Тучи над городом встали - страница 18
— И мой отец тоже врач, — зачем-то сказал я.
— Он тоже на фронте?
— Нет, он здесь, — сказал я с каким-то стесненьем.
Полунемка стояла у окна и внимательно смотрела на меня. Свет падал на ее лицо, теперь оно не казалось мне таким серым, теперь в мутноватом, уже предвечернем свете, я отчетливо видел ее темные, круглые глаза, ее прямой с остринкой нос, ее болезненно пересохшие губы, и теперь мне казалось, что в этом лице нет ничего немецкого.
«Плевать мне на то, что она полунемка, — подумал я. — Она обрусевшая полунемка, и ее муж военврач на фронте. И я вовсе не должен уходить, а должен немедленно оказать ей шефскую помощь».

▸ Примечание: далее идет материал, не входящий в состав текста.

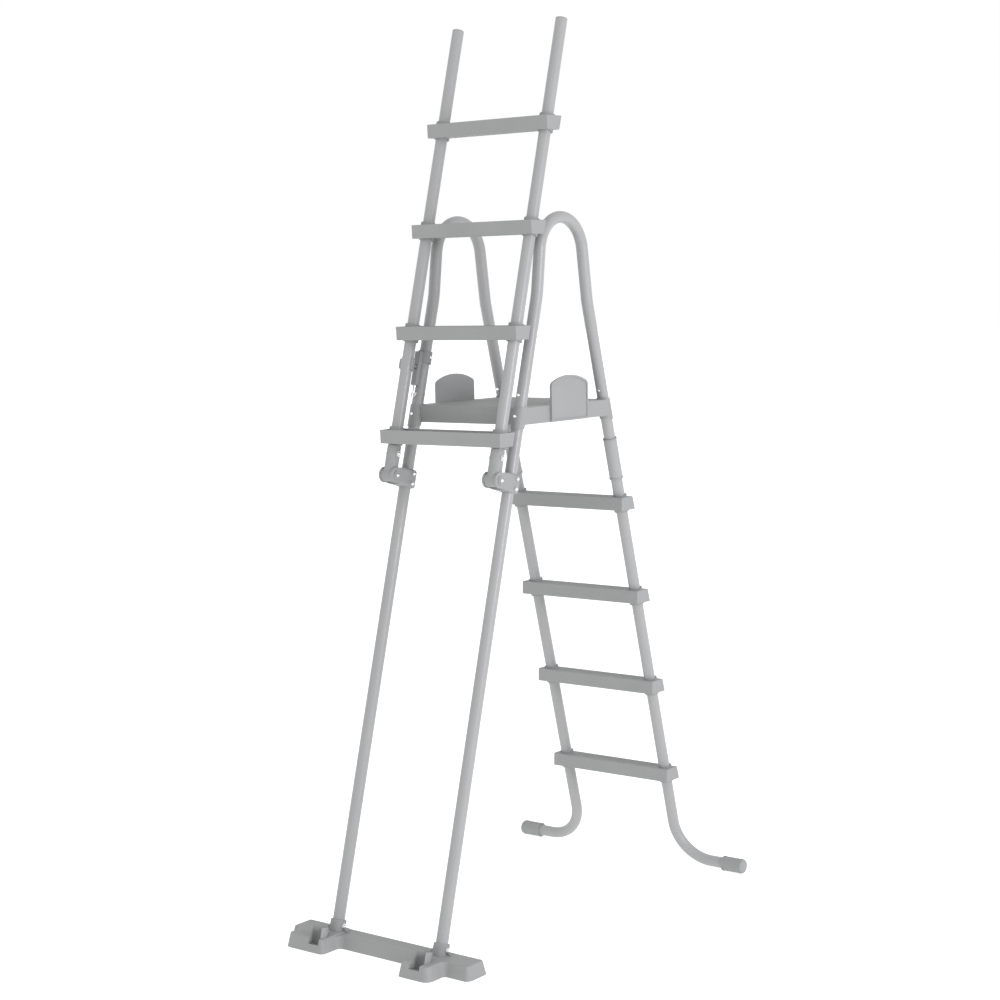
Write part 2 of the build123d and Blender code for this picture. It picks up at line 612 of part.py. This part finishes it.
rail_clamp -= rod(2.0, (lx, 0, latch_reach), (lx + 40, 0, latch_reach))
save(LEG * rail_clamp, "latch_body")
screw = pan_screw((lx + tube_r - 6, 0, latch_reach), (lx + tube_r + clamp_wall, 0, latch_reach), 4.6, 2.0)
save(LEG * screw, "latch_clamp_screw")

keeper = band(-flip_gap, keeper_mid, clamp_height)
tab_n = -tube_r - 2
keeper += block(lx - 5.5, lx + 5.5, -flip_gap, tab_n, keeper_mid - keeper_thick / 2, keeper_mid + keeper_thick / 2)
keeper += block(
    lx - tube_r - 9, lx, -flip_gap - 4, -flip_gap + 4, keeper_mid - clamp_height / 2 + 4, keeper_mid + clamp_height / 2 - 4
)
keeper -= Pos(lx, -flip_gap, keeper_mid) * Cylinder(tube_r, 200)
keeper &= block(lx - 60, lx + 60, -flip_gap - 5, 0, body_low, latch_reach)
keeper -= Pos(lx, bolt_n, keeper_mid) * Cylinder(latch_bolt_od / 2 + 0.6, 20)
save(LEG * keeper, "latch_keeper")

plunger = Pos(lx, bolt_n, (bolt_top + bolt_low) / 2) * Cylinder(latch_bolt_od / 2, bolt_top - bolt_low)
plunger = fillet(plunger.edges().filter_by(GeomType.CIRCLE).sort_by(Axis.Z)[-1], 1.5)
plunger += Pos(lx, bolt_n, body_low - 4.0) * Cylinder(latch_bolt_od / 2 + 1.5, 4)
ring = Pos(lx, bolt_n, bolt_low - ring_r + 2) * Rot(X=90) * Torus(ring_r, ring_wire)
save(LEG * (plunger + ring), "latch_bolt")
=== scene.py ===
"""Above-ground pool ladder with a fold-up outer ladder: finishes, small moulded details and the studio.

Metres. X runs across the ladder, Y from the outside towards the pool, Z up.
"""

import math

import bpy
from mathutils import Matrix, Vector


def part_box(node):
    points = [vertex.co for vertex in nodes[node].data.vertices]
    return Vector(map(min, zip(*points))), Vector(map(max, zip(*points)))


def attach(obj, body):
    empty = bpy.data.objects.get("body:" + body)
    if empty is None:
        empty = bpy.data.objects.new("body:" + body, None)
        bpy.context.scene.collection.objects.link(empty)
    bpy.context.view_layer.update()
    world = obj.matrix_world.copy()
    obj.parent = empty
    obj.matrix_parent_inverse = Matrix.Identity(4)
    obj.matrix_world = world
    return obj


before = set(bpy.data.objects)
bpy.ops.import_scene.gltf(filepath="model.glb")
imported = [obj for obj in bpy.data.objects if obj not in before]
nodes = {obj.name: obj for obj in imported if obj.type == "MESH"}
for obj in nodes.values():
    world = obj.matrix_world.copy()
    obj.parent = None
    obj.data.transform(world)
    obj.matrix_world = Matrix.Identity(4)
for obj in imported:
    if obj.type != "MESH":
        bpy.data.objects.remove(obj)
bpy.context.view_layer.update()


# ---- Tubes: legs, handrails and folding rails
# Thin-walled steel tube, bent cold and powder-coated light grey. The coat has a fine orange peel, small
# differences of tone along each tube, and light rub marks.
class Wire:
    """One output socket, or a plain number, in a material's tree."""

    def __init__(self, finish, socket):
        self.finish = finish
        self.socket = socket

    def math(self, operation, *others):
        inputs = dict(enumerate((self,) + others))
        return self.finish.node("ShaderNodeMath", {"operation": operation}, inputs)

    def __add__(self, other):
        return self.math("ADD", other)

    def __radd__(self, other):
        return self.math("ADD", other)

    def __sub__(self, other):
        return self.math("SUBTRACT", other)

    def __rsub__(self, other):
        return self.math("MULTIPLY", -1.0) + other

    def __mul__(self, other):
        return self.math("MULTIPLY", other)

    def __rmul__(self, other):
        return self.math("MULTIPLY", other)

    def clamp(self):
        return self.math("MAXIMUM", 0.0).math("MINIMUM", 1.0)


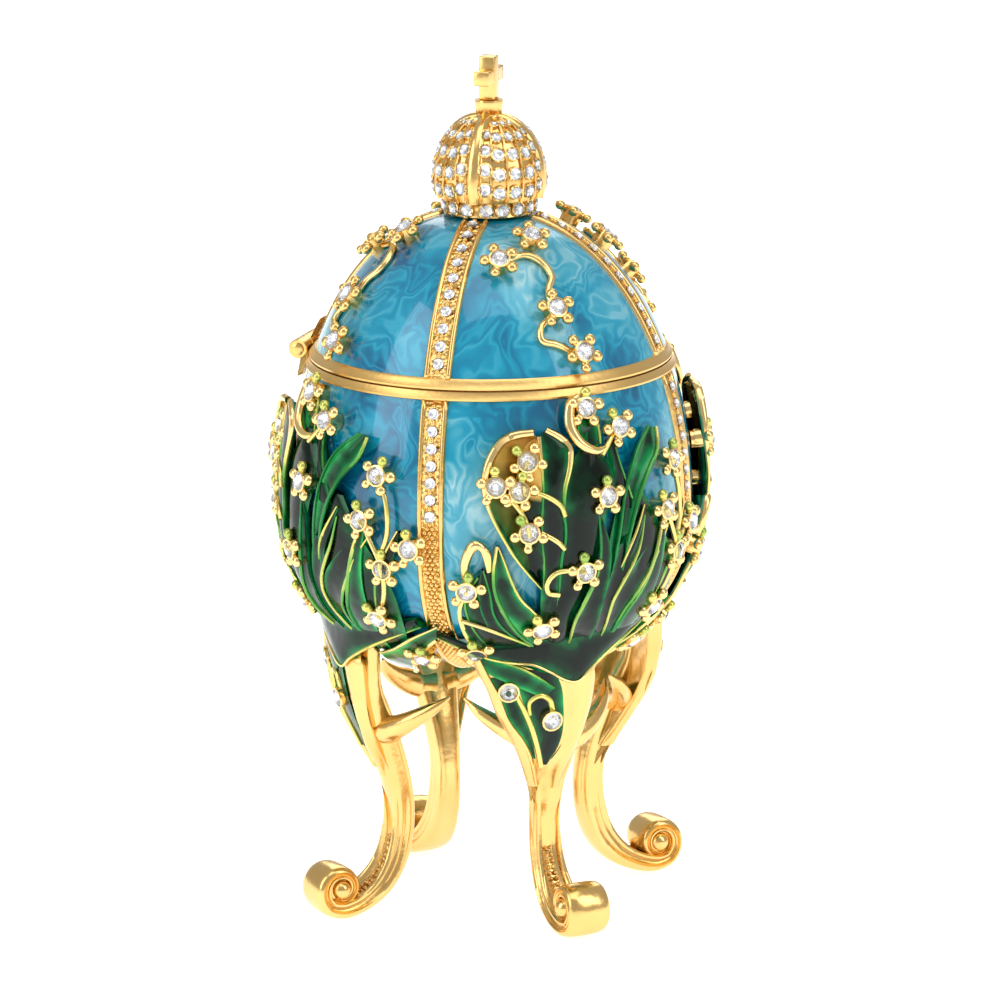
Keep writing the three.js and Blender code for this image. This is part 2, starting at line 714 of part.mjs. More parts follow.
function crown() {
  const bottom = CROWN_SEAT + FIT_GAP;
  const ringTop = bottom + CROWN_RING_HEIGHT;
  const domeTop = ringTop + CROWN_DOME_HEIGHT;
  const rings = [
    { radius: CROWN_RING_RADIUS, height: bottom, relief: 0 },
    { radius: CROWN_RING_RADIUS, height: ringTop, relief: 0 },
  ];
  const belly = ringTop + CROWN_DOME_HEIGHT * CROWN_BELLY;
  for (const angle of CROWN_ANGLES) {
    const radians = THREE.MathUtils.degToRad(angle);
    const reach = angle < 0 ? belly - ringTop : domeTop - belly;
    rings.push({
      radius: CROWN_RADIUS * Math.cos(radians) ** CROWN_FULLNESS,
      height: belly + reach * Math.sin(radians),
      relief: CROWN_RELIEF,
    });
  }
  rings.push({ radius: COLLAR_RADIUS, height: domeTop - CROWN_RELIEF, relief: 0 });
  rings.push({ radius: COLLAR_RADIUS, height: domeTop + COLLAR_HEIGHT, relief: 0 });
  const strap = THREE.MathUtils.radToDeg(STRAP_WIDTH / 2 / CROWN_RADIUS);
  const between = QUARTER - 2 * strap;
  const quarter = [
    [-strap, 0],
    [-strap * STRAP_BEVEL, 1],
    [strap * STRAP_BEVEL, 1],
    [strap, 0],
  ];
  for (const share of CROWN_RIDGES) {
    for (const [step, raised] of RIDGE_PROFILE) quarter.push([strap + between * (share + step), raised]);
  }
  const columns = [];
  for (let turn = 0; turn < RIB_COUNT; turn += 1) {
    for (const [place, raised] of quarter) columns.push([turn * QUARTER + place, raised]);
  }
  const sections = rings.map(({ radius, height, relief }) =>
    columns.map(([turn, raised]) => around(turn, radius + (raised - 1) * relief, height)),
  );
  const body = lofted(sections);
  const crossBottom = domeTop + COLLAR_HEIGHT;
  const sunk = COLLAR_HEIGHT / 2;
  const bars = [
    [CROSS_POST, CROSS_DEPTH, CROSS_HEIGHT + sunk, (CROSS_HEIGHT - sunk) / 2],
    [CROSS_SPAN, CROSS_DEPTH, CROSS_BAR, CROSS_MIDDLE],
  ];
  const cross = bars.map(([width, depth, height, centre]) =>
    solidOf(new THREE.BoxGeometry(width, depth, height).translate(0, 0, crossBottom + centre)),
  );
  return geometryOf(joined([body, ...cross]));
}

// The hinge: two leaves bent to the rims, three knuckles and a pin along X

const KNUCKLE = (HINGE_LENGTH - 2 * FIT_GAP) / 3;
const HINGE_BORE = PIN_RADIUS + PIN_CLEARANCE;
const HINGE_REACH = SEAM_RADIUS + BAND_PROUD + FIT_GAP + BARREL_RADIUS;

function knuckle(from, to) {
  const tube = new THREE.LatheGeometry(
    [
      new THREE.Vector2(HINGE_BORE, from),
      new THREE.Vector2(BARREL_RADIUS, from),
      new THREE.Vector2(BARREL_RADIUS, to),
      new THREE.Vector2(HINGE_BORE, to),
      new THREE.Vector2(HINGE_BORE, from),
    ],
    HINGE_SIDES,
  );
  tube.rotateZ(-Math.PI / 2);
  tube.translate(0, HINGE_REACH, SEAM_HEIGHT);
  return solidOf(tube);
}

function rod(radius, from, to) {
  const geometry = new THREE.CylinderGeometry(radius, radius, to - from, HINGE_SIDES);
  geometry.rotateZ(Math.PI / 2);
  geometry.translate((from + to) / 2, HINGE_REACH, SEAM_HEIGHT);
  return geometry;
}

// A plate that follows the egg's outline just off the rim band, from one height to another
function hingePlate(from, to) {
  const standoff = BAND_PROUD + FIT_GAP;
  const sections = [];
  const half = HINGE_LENGTH / 2;
  for (const x of [-half, -half / 3, half / 3, half]) {
    const back = (height, lift) => {
      const radius = eggRadius(height) + standoff + lift;
      return new THREE.Vector3(x, Math.sqrt(radius ** 2 - x ** 2), height);
    };
    sections.push([back(from, 0), back(from, HINGE_PLATE), back(to, HINGE_PLATE), back(to, 0)]);
  }
  return lofted(sections);
}

// One leaf: its plate, cut clear of the other leaf's knuckles, and its own knuckles
function hingeLeaf(sign, own, others) {
  const near = SEAM_HEIGHT + (sign * FIT_GAP) / 2;
  let leafSolid = hingePlate(near, near + sign * HINGE_PLATE_HEIGHT);
  for (const [from, to] of others) {
    leafSolid = leafSolid.subtract(solidOf(rod(BARREL_RADIUS + FIT_GAP, from - FIT_GAP, to + FIT_GAP)));
  }
  const bore = solidOf(rod(HINGE_BORE, -HINGE_LENGTH, HINGE_LENGTH));
  return joined([leafSolid, ...own.map(([from, to]) => knuckle(from, to))]).subtract(bore);
}

const HALF_HINGE = HINGE_LENGTH / 2;
const MIDDLE = KNUCKLE / 2;
const group = new THREE.Group();
group.add(named("bowl", bowl(), BLUE));
group.add(named("lid", lid(), BLUE));
group.add(named("crown", crown(), GOLD));
const OUTER_SPANS = [
  [-HALF_HINGE, -MIDDLE - FIT_GAP],
  [MIDDLE + FIT_GAP, HALF_HINGE],
];
const MIDDLE_SPAN = [[-MIDDLE, MIDDLE]];
group.add(named("hinge_leaf_on_bowl", geometryOf(hingeLeaf(-1, OUTER_SPANS, MIDDLE_SPAN)), GOLD));
group.add(named("hinge_leaf_on_lid", geometryOf(hingeLeaf(1, MIDDLE_SPAN, OUTER_SPANS)), GOLD));
group.add(named("hinge_pin", rod(PIN_RADIUS, -HALF_HINGE - PIN_HEAD, HALF_HINGE + PIN_HEAD), GOLD));

const CORNERS = ["front_right", "back_right", "back_left", "front_left"];
for (let corner = 0; corner < CORNERS.length; corner += 1) {
  const middle = (corner + 0.5) * QUARTER;
  const place = CORNERS[corner];
  group.add(named(`leg_and_leaves_${place}`, leg(middle), GREEN_GOLD));
  const lift = FLOWER_LIFT + STONE_SEAT;
  const setFlowers = SPRAY_FLOWERS.filter(({ set }) => set);
  const sets = {
    spray_stone: setFlowers.map(({ at }) => standing(...bowlPlace(at, middle), lift)),
    lid_stone: SPRIG_FLOWERS.map(([turn, share]) => standing(middle + turn, LID_RIM + share * LID_SPAN, lift)),
    leg_stone: LEG_STONES.map((each) => legStonePlace(each, middle, STONE_SEAT)),
  };
  for (const [kind, places] of Object.entries(sets)) {
    places.forEach((matrix, i) => {
      const name = `${kind}_${place}_${i + 1}`;
      if (name !== EMPTY_SETTING) group.add(named(name, stone(matrix), CRYSTAL));
    });
  }
}

export default group;
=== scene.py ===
"""The looks of a jewelled egg trinket box: marbled enamel, gilt ribs, enamelled leaf sprays, star flowers
with cut crystals, scroll legs and a small crown. Shapes are in millimetres and are stored in metres."""

import math

import bmesh
import bpy
from mathutils import Matrix, Vector


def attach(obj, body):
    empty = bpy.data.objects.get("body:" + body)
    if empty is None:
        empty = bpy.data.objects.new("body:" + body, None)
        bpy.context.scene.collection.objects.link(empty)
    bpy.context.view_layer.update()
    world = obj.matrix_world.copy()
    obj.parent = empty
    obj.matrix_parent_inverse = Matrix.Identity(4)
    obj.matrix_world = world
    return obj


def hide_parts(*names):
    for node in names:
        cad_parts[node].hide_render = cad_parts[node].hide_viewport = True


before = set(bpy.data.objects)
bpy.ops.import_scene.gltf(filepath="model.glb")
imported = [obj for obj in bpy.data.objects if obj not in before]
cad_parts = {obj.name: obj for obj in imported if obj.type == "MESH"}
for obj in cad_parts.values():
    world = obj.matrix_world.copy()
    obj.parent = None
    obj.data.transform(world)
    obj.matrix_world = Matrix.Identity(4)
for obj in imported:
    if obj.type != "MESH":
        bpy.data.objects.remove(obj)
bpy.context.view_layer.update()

MM = 0.001
QUARTER = 90
CORNERS = {"front_right": 45, "back_right": 135, "back_left": 225, "front_left": 315}

# Camera, fitted to the photograph
CAMERA_TURN = -72.5
CAMERA_RISE = 12.98
CAMERA_AWAY = 1043.36
CAMERA_AIM = 62.04
CAMERA_ROLL = 0.424
CAMERA_LENS = 247.6
CAMERA_SHIFT = 0.00815

# The egg, as the solids have it
EGG_RADIUS = 30.4
EGG_BOTTOM = 37.5
BELLY_HEIGHT = 62
SEAM_HEIGHT = 84.7
EGG_TOP = 107.2
UPPER_ROUNDNESS = 2.15
LOWER_ROUNDNESS = 2.1
WALL = 1.8
ENAMEL_DEPTH = 0.8
SEAM_GAP = 0.15
BAND_HEIGHT = 1.4
BAND_PROUD = 0.5
LIP_HEIGHT = 1.2
LIP_THICKNESS = 0.8
CROWN_BOTTOM = 106.54
CROWN_SEAT_RADIUS = 7.2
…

Я сел на корточки и осмотрел, в каком состоянии пол. Пол был чистый. Она глянула на меня с опаской, будто я собирался подложить под кровать мину.
— Что вы хотите делать?
— Надо вымыть пол. Дайте мне тряпку.
Я сказал так повелительно, что она пошла в сени за тряпкой. Она принесла тряпку и сказала:
— Пол совершенно чистый, я его вчера вечером мыла.
«Получается артель «напрасный труд», — подумал я и сказал:
— Тогда я, пожалуй, притащу угля и натоплю вам печь.
— То-то и беда, что у меня угля нет, — сказала она. — Не дают мне угля.
Теперь она снова смотрела на меня с подозрением (это после того, как я нагнулся и осматривал ее пол). Все было, как вначале, когда мы с Хайдером только вошли. Потом, когда начали говорить про мужа, она малость отошла. А теперь она снова глядела на меня с недоверием. По виду нельзя было сказать, что она из очень пугливых, она держалась нормально, но все-таки я чувствовал, что она все время ждет чего-то, ждет того, что будет вслед за нашим приходом. И вообще она все время, видно, ждет чего-то, все время ждет и поэтому так натягивает на себя этот платок, словно хочет накрыться им с головой, чтобы ничего не видеть и не слышать. Мне показалось, что я не помогу ей, если даже вымою ее и без того чистый пол и затоплю печь углем, которого у нее нет. Она сидела на стуле, выражение лица у нее было равнодушное, как у человека, который давно болен и уже не удивляется своей болезни.
— Значит, угля у вас нет, а пол и так чистый, — растерянно сказал я. — Больше ничего вам не нужно?
— Больше ничего.
— Ну, я пошел тогда.
То ли мой растерянный вид ее успокоил, то ли она разглядела меня как следует, то ли что еще, но она вдруг засмеялась. Странно так засмеялась. Рот ее чуть дрогнул, а грифельно-серые губы ожили.
— Я пойду тогда, — сказал я. — Я бы, конечно, с удовольствием вам помог, но раз вам ничего не нужно...
— Я уже неделю как не топлю, — сказала она. — Смерзлась вся, как мумия. Ты видел когда-нибудь мумий?
— Видел... В Музее изобразительных искусств.
— Ты, значит, нездешний?
— Я из Москвы.
Я пошел к сеням. Она встала и пошла вслед за мной.
— Ты торопишься? — сказала она. — Наверное, ты есть хочешь.
— Нет, я не голодный.
— Ну подожди, посиди немного. Расскажи мне о Москве.
— А вы там были?
— Я там родилась, — сказала она. — Только это так давно было, что я и забыла, как она выглядит.
Она улыбнулась, показав мелкие, аккуратненькие зубы. Когда она улыбалась, она переставала быть старухой. Да и вообще она была не такая уж старая: лет сорок, наверное.
Зачем она хочет, чтобы я остался? Боится, что я уйду и что-нибудь о ней расскажу? Или просто ей надоело быть одной? Или действительно ей охота поговорить о Москве?
Но разговор не получался. Я не знал, как с ней разговаривать, а она ни знала, как со мной. И потом трудно разговаривать с человеком, который думает о чем-то другом. Она спросила, где я жил. Я ответил. Она сказала, что она жила на Пресне. Мне, конечно, все время хотелось ее спросить, действительно ли она немка, или полунемка, или она вовсе русская — впрочем, если бы она была русская, она бы, наверное, так не боялась... Но я не стал: это было уж слишком.
Я сидел напротив нее на высоком круглом табурете, она на тоненьком шатком стуле, ей было холодно, и, чтобы разогреться, она постоянно чуть покачивалась, стул еле слышно скрипел, и казалось, это чьи-то шаги скрипят по половицам. Мне стал невыносим этот методичный и тихий скрип, и я встал.